La femelle était à son poste, l’œil vigilant; le mâle perché à la cime d’un grand orme voisin, l’orgueil de Spencer Grange, roucoulait à sa compagne l’une de ses canzonettes les plus tendres. Près du pommier croissait un tournesol (1), dont la corolle amoureusement penchée vers l’astre du jour, laissait épanouir une fleur orange, au milieu d’une frange de verdure. À l’extrémité de chaque feuille, étincelaient, comme des saphirs, d’innombrables gouttelettes de rosée; au centre du tournesol, se balançait une ravissante petite créature, dont la poitrine et les ailes azurées, se détachant de l’acanthe et du vert tendre, miroitaient aux rayons du soleil levant; le petit maestro me salua de quelques roulades mélodieuses, puis s’envola.

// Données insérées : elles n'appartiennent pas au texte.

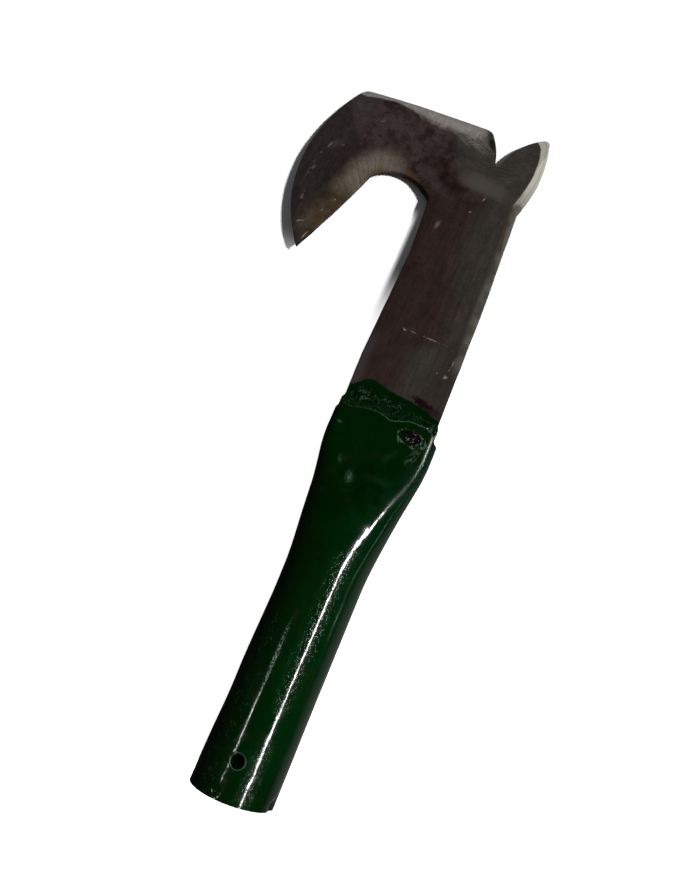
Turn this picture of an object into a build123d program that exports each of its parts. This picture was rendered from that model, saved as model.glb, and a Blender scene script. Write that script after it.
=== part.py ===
from build123d import *
import math
import os

# Billhook with a pipe handle. Millimetres. The origin is the centre of the pipe's open mouth.
# +Y runs along the handle to the blade, +X to the spine side, and +Z out of the front face.

# Pipe handle
PIPE_OUTSIDE = 33.7            # 1-inch nominal steel pipe
PIPE_WALL = 2.6
ROUND_LENGTH = 44.0            # from the open mouth, untouched and round
FLAT_START = 148.0             # from here to the blade the pipe is pressed flat
PALM_SPREAD = 0.3              # hammering makes each half of the palm this much wider
FOLD_RADIUS = 5.12             # outside radius of the two folds along the palm
CROSS_HOLE_PLACE = (-1.4, 14.5)
CROSS_HOLE_DIAMETER = 5.5

# Blade, a flat bar
BLADE_THICKNESS = 5.0
TANG_WIDTH = 40.0
TANG_END = 130.0               # how deep the tang reaches into the palm, from the origin
EDGE_LEFT = 0.35               # half of the steel left at a ground edge
HOOK_BEVEL = 9.0               # widest part of the ground bevel inside the hook
TOP_BEVEL = 4.4                # at the corners, and half as wide between them
SPUR_BEVEL = 3.6
SPINE_CHAMFER = 0.8

# Plug weld, in the front wall of the palm
PLUG_PLACE = (12.9, 155.5)
PLUG_LENGTH = 7.0
PLUG_WIDTH = 5.6
PLUG_TURN = -12.0              # degrees from +X
LIP_WIDTH = 1.0
LIP_HEIGHT = 0.6

NECK_START = 162.3             # the full width of the bar starts here, just outside the pipe
MOUTH = 160.5                  # the pipe's uneven cut end, on average

FACE = BLADE_THICKNESS / 2
PIPE_RADIUS = PIPE_OUTSIDE / 2


def oval(y, flattening, middle, inset):
    """Four tangent arcs round the pipe at y. Pressed flat, it keeps about the girth of the round pipe."""
    turn = math.radians(45.0 + 43.5 * flattening)
    crush = math.copysign(abs(flattening) ** 1.6, flattening)
    side = PIPE_RADIUS + (FOLD_RADIUS - PIPE_RADIUS) * crush
    quarter_girth = math.pi * (PIPE_OUTSIDE - PIPE_WALL) / 4 + PALM_SPREAD * flattening**4
    half_wall = PIPE_WALL / 2
    face = half_wall + (quarter_girth - (side - half_wall) * turn) / (math.pi / 2 - turn)
    side_centre = (face - side) * math.cos(turn)
    face_centre = (face - side) * math.sin(turn)
    corner_x = side_centre + (side - inset) * math.cos(turn)
    corner_z = (side - inset) * math.sin(turn)
    edge_x = side_centre + side - inset
    face_z = face - inset - face_centre

    def at(x, z):
        return (middle + x, y, z)

    return Wire(
        [
            Edge.make_three_point_arc(at(corner_x, -corner_z), at(edge_x, 0), at(corner_x, corner_z)),
            Edge.make_three_point_arc(at(corner_x, corner_z), at(0, face_z), at(-corner_x, corner_z)),
            Edge.make_three_point_arc(at(-corner_x, corner_z), at(-edge_x, 0), at(-corner_x, -corner_z)),
            Edge.make_three_point_arc(at(-corner_x, -corner_z), at(0, -face_z), at(corner_x, -corner_z)),
        ]
    )


def pipe_form(inset):
    """The solid inside the pipe's surface, or inside its bore when inset is the wall."""
    # How far the pipe is pressed flat, and how far it leans to the spine, at even steps along the taper.
    # Below 0 it is pinched the other way
    stages = (
        (0, 0), (-0.04, 0.1), (-0.09, 0.2), (-0.12, 0.3), (-0.12, 0.35), (-0.04, 0.3), (0.14, 0.2),
        (0.32, 0.1), (0.47, 0.1), (0.59, 0.2), (0.70, 0.35), (0.83, 0.35), (0.95, 0.2), (1.0, 0.15),
    )
    step = (FLAT_START - ROUND_LENGTH) / (len(stages) - 1)
    across = Plane(origin=(0, 0, 0), x_dir=(1, 0, 0), z_dir=(0, 1, 0))
    grip = Solid.make_cylinder(PIPE_RADIUS - inset, ROUND_LENGTH, across)
    rings = [oval(ROUND_LENGTH + step * number, *stage, inset) for number, stage in enumerate(stages)]
    taper = Solid.make_loft(rings)
    palm = Solid.extrude(Face(rings[-1]), Vector(0, 30, 0))
    return grip + taper + palm


def mouth_prism():
    """Everything on the handle's side of the pipe's uneven cut end, seen from the front."""
    far = 40.0
    left = (-far, 156.0)
    right = (far, 156.0)
    corner = (-24.2, 156.0)
    end_left = (-20.8, 159.8)
    end_right = (20.8, 159.2)
    lip = (24.3, 156.0)
    cut = Edge.make_spline(
        [
            Vector(*end_left), Vector(-14.5, 159.4), Vector(-6.5, 160.2), Vector(1.4, 159.7),
            Vector(8.6, 161.7), Vector(15.5, 162.2), Vector(*end_right),
        ]
    )
    outline = Wire(
        [
            Edge.make_line(left, corner), Edge.make_line(corner, end_left), cut,
            Edge.make_line(end_right, lip), Edge.make_line(lip, right), Edge.make_line(right, (far, -far)),
            Edge.make_line((far, -far), (-far, -far)), Edge.make_line((-far, -far), left),
        ]
    )
    return Solid.extrude(Face(outline), Vector(0, 0, 2 * far)).moved(Location((0, 0, -far)))


def plug_prism(grow, low, high):
    """An upright oval post at the plug weld."""
    oval_plane = Plane(origin=(*PLUG_PLACE, low)).rotated((0, 0, PLUG_TURN))
    rim = Wire.make_ellipse(PLUG_LENGTH / 2 + grow, PLUG_WIDTH / 2 + grow, oval_plane)
    return Solid.extrude(Face(rim), Vector(0, 0, high - low))


def make_pipe_handle():
    wall = pipe_form(0) - pipe_form(PIPE_WALL)
    wall = wall & mouth_prism()
    cross_hole = Solid.make_cylinder(CROSS_HOLE_DIAMETER / 2, 3 * PIPE_RADIUS).moved(
        Location((*CROSS_HOLE_PLACE, -1.5 * PIPE_RADIUS))
    )
    front = PIPE_WALL + FACE
    lip = plug_prism(LIP_WIDTH, front - 1.0, front + LIP_HEIGHT)
    return wall - cross_hole + lip - plug_prism(0, 1.0, 12.0)


def ground_bevel(path, widths, drop):
    """The wedge that grinding takes off the front along a path. The steel is on the path's left."""
    margin = 3.0
    widest = max(widths)
    sections = []
    for step, width in enumerate(widths):
        place = step / (len(widths) - 1)
        point = path.position_at(place)
        run = path.tangent_at(place)
        if step == 0:
            point = point - run * 1.0
        if step == len(widths) - 1:
            point = point + run * 1.0
        inward = Vector(-run.Y, run.X, 0)
        fall = drop * width / widest
        top = point + inward * width + Vector(0, 0, FACE)
        low = point - inward * margin + Vector(0, 0, FACE - fall * (1 + margin / width))
        high = point - inward * margin + Vector(0, 0, FACE + 1.0)
        sections.append(Wire.make_polygon([top, low, high], close=True))
    return Solid.make_loft(sections)


def make_tang():
    """The tang that fills the flattened pipe, its long edges ground off to clear the folds."""
    half = TANG_WIDTH / 2
    edge = 2.0
    plan = Wire.make_polygon(
        [
            (-half, NECK_START + 0.5), (-half, 149.0), (-18.3, 137.0), (-14.0, TANG_END),
            (14.0, TANG_END), (18.3, 137.0), (half, 149.0), (half, NECK_START + 0.5),
        ],
        close=True,
    )
    section = Wire.make_polygon(
        [
            (-half, 0, edge - FACE), (edge - half, 0, -FACE), (half - edge, 0, -FACE), (half, 0, edge - FACE),
            (half, 0, FACE - edge), (half - edge, 0, FACE), (edge - half, 0, FACE), (-half, 0, FACE - edge),
        ],
        close=True,
    )
    slab = Solid.extrude(Face(plan), Vector(0, 0, BLADE_THICKNESS)).moved(Location((0, 0, -FACE)))
    bar = Solid.extrude(Face(section), Vector(0, 200, 0))
    return slab & bar


def make_blade():
    tip = (-71.9, 223.2)
    back_of_hook = (-54.0, 270.4)
    crown = (-40.3, 278.2)
    throat = (-23.4, 270.0)
    neck_top = (-21.1, 238.0)
    neck_low = (-22.4, 184.0)
    mouth_left = (-21.8, NECK_START)
    mouth_right = (21.1, NECK_START)
    spine_low = (20.6, 222.0)
    spine_top = (19.0, 268.0)
    spur_foot = (18.6, 279.0)
    spur_middle = (22.0, 293.7)
    spur_shoulder = (21.0, 317.8)
    spur_tip = (18.0, 321.0)
    notch_right = (2.3, 299.2)
    notch_left = (-0.1, 299.3)
    notch_top = (-6.0, 313.8)
    top_right = (-11.2, 318.2)
    top_left = (-71.6, 316.5)
    hook_corner = (-74.4, 314.6)
    hook_back = (-87.8, 267.0)

    inner_hook = Wire(
        [
            Edge.make_three_point_arc(tip, (-63.6, 242.7), back_of_hook),
            Edge.make_three_point_arc(back_of_hook, (-48.8, 276.1), crown),
            Edge.make_three_point_arc(crown, (-31.5, 276.1), throat),
        ]
    )
    spine = Wire(
        [
            Edge.make_line(mouth_right, spine_low),
            Edge.make_line(spine_low, spine_top),
            Edge.make_line(spine_top, spur_foot),
        ]
    )
    spur_edge = Wire(
        [
            Edge.make_three_point_arc(spur_foot, (20.6, 286.5), spur_middle),
            Edge.make_three_point_arc(spur_middle, (22.9, 305.5), spur_shoulder),
        ]
    )
    top_grind = Wire([Edge.make_line((-4.0, 318.4), (-78.0, 316.35))])
    outline = Wire(
        [
            *inner_hook.edges(),
            Edge.make_three_point_arc(throat, (-21.7, 251.0), neck_top),
            Edge.make_line(neck_top, neck_low),
            Edge.make_line(neck_low, mouth_left),
            Edge.make_line(mouth_left, mouth_right),
            *spine.edges(),
            *spur_edge.edges(),
            Edge.make_three_point_arc(spur_shoulder, (20.2, 320.4), spur_tip),
            Edge.make_three_point_arc(spur_tip, (8.2, 312.6), notch_right),
            Edge.make_three_point_arc(notch_right, (1.2, 298.1), notch_left),
            Edge.make_three_point_arc(notch_left, (-2.3, 306.6), notch_top),
            Edge.make_three_point_arc(notch_top, (-8.1, 317.1), top_right),
            Edge.make_line(top_right, top_left),
            Edge.make_three_point_arc(top_left, (-73.3, 315.9), hook_corner),
            Edge.make_three_point_arc(hook_corner, (-84.7, 291.5), hook_back),
            Edge.make_three_point_arc(hook_back, (-83.4, 244.0), tip),
        ]
    )
    plate = Solid.extrude(Face(outline), Vector(0, 0, BLADE_THICKNESS)).moved(Location((0, 0, -FACE)))

    ground_edge = FACE - EDGE_LEFT
    hook_widths = [5.0, 7.5, HOOK_BEVEL, HOOK_BEVEL, HOOK_BEVEL, 8.5, 6.0, 3.0, 0.6]
    hook_wedge = ground_bevel(inner_hook, hook_widths, ground_edge)
    top_widths = [TOP_BEVEL, 0.8 * TOP_BEVEL, 0.5 * TOP_BEVEL, 0.55 * TOP_BEVEL, 0.95 * TOP_BEVEL]
    top_wedge = ground_bevel(top_grind, top_widths, 2.1)
    spur_wedge = ground_bevel(spur_edge, [0.5, 2.6, SPUR_BEVEL, SPUR_BEVEL, 3.2, 1.6, 0.5], ground_edge)
    spine_wedge = ground_bevel(spine, [0.2, SPINE_CHAMFER, SPINE_CHAMFER, SPINE_CHAMFER], 0.7)
    for wedge in (hook_wedge, top_wedge, spur_wedge, spine_wedge, hook_wedge.mirror(Plane.XY)):
        plate = plate - wedge
    return plate + make_tang()


def make_bead(toes):
    """Weld metal across the front of the mouth. A toe is a place on the blade and the bead's rise there."""
    back = 157.0
    sections = []
    for x, toe, rise in toes:
        top = FACE + rise
        bulge = ((toe + MOUTH) / 2 + 0.7, FACE + 0.72 * rise)
        corners = [(x, back, 0), (x, toe, 0), (x, toe, FACE), (x, MOUTH, top), (x, back, top)]
        sections.append(
            Wire(
                [
                    Edge.make_line(corners[0], corners[1]),
                    Edge.make_line(corners[1], corners[2]),
                    Edge.make_three_point_arc(corners[2], (x, *bulge), corners[3]),
                    Edge.make_line(corners[3], corners[4]),
                    Edge.make_line(corners[4], corners[0]),
                ]
            )
        )
    return Solid.make_loft(sections) - mouth_prism()


def make_plug_weld():
    """Weld metal on the tang's face inside the torn hole, a little below the hole's lips."""
    post = plug_prism(0, FACE, FACE + PIPE_WALL + 0.2)
    crown_radius = 9.0
    crown = Solid.make_sphere(crown_radius, angle1=-90).moved(
        Location((*PLUG_PLACE, FACE + PIPE_WALL - crown_radius))
    )
    return post & crown


blade = make_blade()
pipe_handle = make_pipe_handle()
front_toes = (
    (-22.6, 162.0, 0.9), (-18.5, 163.4, 2.0), (-14.0, 163.0, 2.3), (-9.5, 164.4, 2.0), (-4.5, 164.6, 2.4),
    (0.5, 166.1, 2.1), (5.0, 166.0, 2.4), (10.0, 167.1, 2.1), (14.5, 166.1, 2.4), (18.5, 166.0, 1.9),
    (21.8, 163.2, 0.9),
)
back_toes = (
    (-22.6, 162.4, 0.9), (-17.5, 164.6, 2.2), (-12.0, 164.0, 2.4), (-6.5, 165.3, 2.1), (-1.5, 164.7, 2.4),
    (4.0, 165.8, 2.1), (9.5, 165.2, 2.4), (15.0, 165.7, 2.0), (19.0, 164.9, 1.9), (21.8, 162.6, 0.9),
)
nodes = {
    "blade": blade,
    "pipe_handle": pipe_handle,
    "mouth_weld_front": make_bead(front_toes) - blade,
    "mouth_weld_back": (make_bead(back_toes) - blade.mirror(Plane.XY)).mirror(Plane.XY),
    "plug_weld": make_plug_weld(),
}

os.makedirs("parts", exist_ok=True)
for name, solid in nodes.items():
    export_step(solid, f"parts/{name}.step")
    print(name, round(solid.volume), "mm3", "valid" if solid.is_valid else "not valid")
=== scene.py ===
import math

import bmesh
import bpy
from mathutils import Matrix, Vector, kdtree, noise


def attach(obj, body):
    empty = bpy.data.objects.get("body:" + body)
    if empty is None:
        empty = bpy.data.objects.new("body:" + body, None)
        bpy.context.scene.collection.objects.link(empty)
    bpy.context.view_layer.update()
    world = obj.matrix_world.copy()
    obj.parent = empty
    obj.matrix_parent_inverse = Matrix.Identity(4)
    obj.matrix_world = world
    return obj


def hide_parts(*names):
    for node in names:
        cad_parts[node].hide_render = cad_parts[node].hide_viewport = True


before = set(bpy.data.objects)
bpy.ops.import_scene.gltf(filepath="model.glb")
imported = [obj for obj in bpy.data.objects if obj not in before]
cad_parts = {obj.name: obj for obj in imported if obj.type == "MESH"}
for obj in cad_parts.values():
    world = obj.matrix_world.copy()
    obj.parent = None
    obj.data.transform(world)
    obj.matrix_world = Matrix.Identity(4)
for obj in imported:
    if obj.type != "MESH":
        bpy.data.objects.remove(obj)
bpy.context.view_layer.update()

# Blade
# One flat bar of spring steel, forged into a hook with a spur on its back, and ground along its working
# edges. Forge scale still covers the faces. The enamel of the handle runs a little way up its neck.

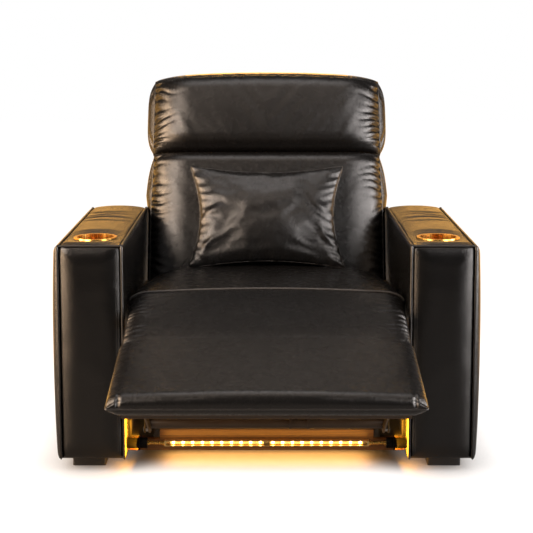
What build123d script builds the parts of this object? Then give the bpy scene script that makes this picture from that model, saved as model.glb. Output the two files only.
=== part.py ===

J’étais ravi de tant de splendeur : ce spectacle que peut-être il ne me sera jamais donné de revoir, avec une telle mise en scène, m’éblouit par sa magnificence, par la variété et l’harmonie de ses contrastes.
Était-ce, me demandai-je, la réalité ou bien une scène féérique des Mille et une nuits ?
Aurais-je dû m’écrier, comme jadis Aristophane (2) : «Cher oiseau, ne perds pas de temps, je t’en supplie; va tout de suite dans ton taillis réveiller Pragné ! Que l’hymne sacré jaillisse de ton gosier en mélodieux soupirs; roules en légères cadences tes fraîches mélodies.»
Ce n’était pas une vision de fée qu’il m’était donné de voir, mais simplement l’oiseau bleu (3) du Canada, dans tout l’éclat de sa livrée printanière, de son costume nuptial.
Spencer Grange, Sillery, près Québec.
J.-M. LeMoine.
(1) L’héliante.
(2) Aristophane — Les Oiseaux.
(3) Passerina cyanea — Indigo Bird.
Tout en haut, le Passerin indigo est une création du sculpteur Andy Dean, de Port-Joli, en Nouvelle-Écosse.
Voici le chant du Passerin indigo.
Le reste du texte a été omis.